Tag: Ingraham High School

I’m the Mom of a Survivor at Ingraham. We Need to Stop Calling Ourselves “The Lucky Ones” and Start Demanding Action.

Ragesoss, CC BY-SA 4.0, via Wikimedia Commons

By Paula Burke

Like hundreds of other Seattle parents, I dropped everything after Ingraham High School went into lockdown the morning of Nov. 8 following a shooting at the school.

I am one of the lucky ones: I knew my son was safe. I knew he had been far away from the shooting. I knew I would see him soon by the table for kids with last names A-B.

I waited at the reunification site with hundreds of other people. We were united by the deep desire to see our kids again. It didn’t matter what language we speak at home, whether we were sending prayers to saints or lucky stars, whether we were wearing business suits or flannel pajamas or uniforms. Because we all had done the same thing: dropped everything to come gather our children. We had everything in common in that moment.

There have been 1,105 shootings at K-12 schools in the United States since the start of 2013—essentially since the school shooting in Newtown, Conn. The numbers are escalating: Almost 80% of those have been in the past five years. Nearly a quarter of the shootings at K-12 schools since the start of 2013 have happened this year.

We don’t have to have been the most severely impacted to say enough is enough.

Standing at the reunification site, I didn’t know these statistics. But since Tuesday I have been thinking: If 1,105 shootings at K-12 schools since 2013 means there have been 1,105 reunification sites, then there are hundreds of thousands of people like me, who stood in a crowd knowing my kid was coming home with me.

Now add in the grandparents, the neighbors, the cousins, the family friends, the coworkers who were waiting for word from the person at the reunification site. That’s hundreds of thousands who have been touched by gun violence at schools, but can say “we were lucky.”

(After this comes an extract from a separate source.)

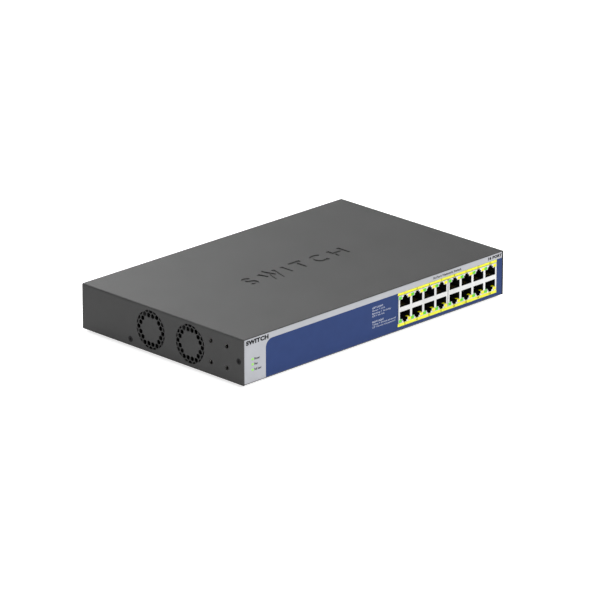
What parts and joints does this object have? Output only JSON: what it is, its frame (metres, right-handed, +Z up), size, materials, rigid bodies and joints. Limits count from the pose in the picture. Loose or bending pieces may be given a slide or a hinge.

It’s time for us to make the most of our fortune. We don’t have to have been the most severely impacted to say enough is enough. We don’t have to leave it to the people who have suffered the unthinkable loss of a family member to pressure our elected officials to find the political will to reduce gun violence in schools. We need to stop minimizing, stop saying “it could have been worse, stop accepting this as the norm. Gun violence at schools has impacted far too many lives.

Locally, we could start by using our voices to bolster efforts to repeal a state law that prevents cities like Seattle from passing local gun regulations—something Mayor Bruce Harrell has said he supports. Last year, legislators managed to pass a suite of statewide gun safety bills despite opposition from the powerful gun lobby, include a ban on untraceable “ghost guns” and a ban on high-capacity magazines.

We—the “lucky ones”— must keep pushing. Drop everything. Speak out. Use your second chance.

Paula Burke is a Seattle resident and parent.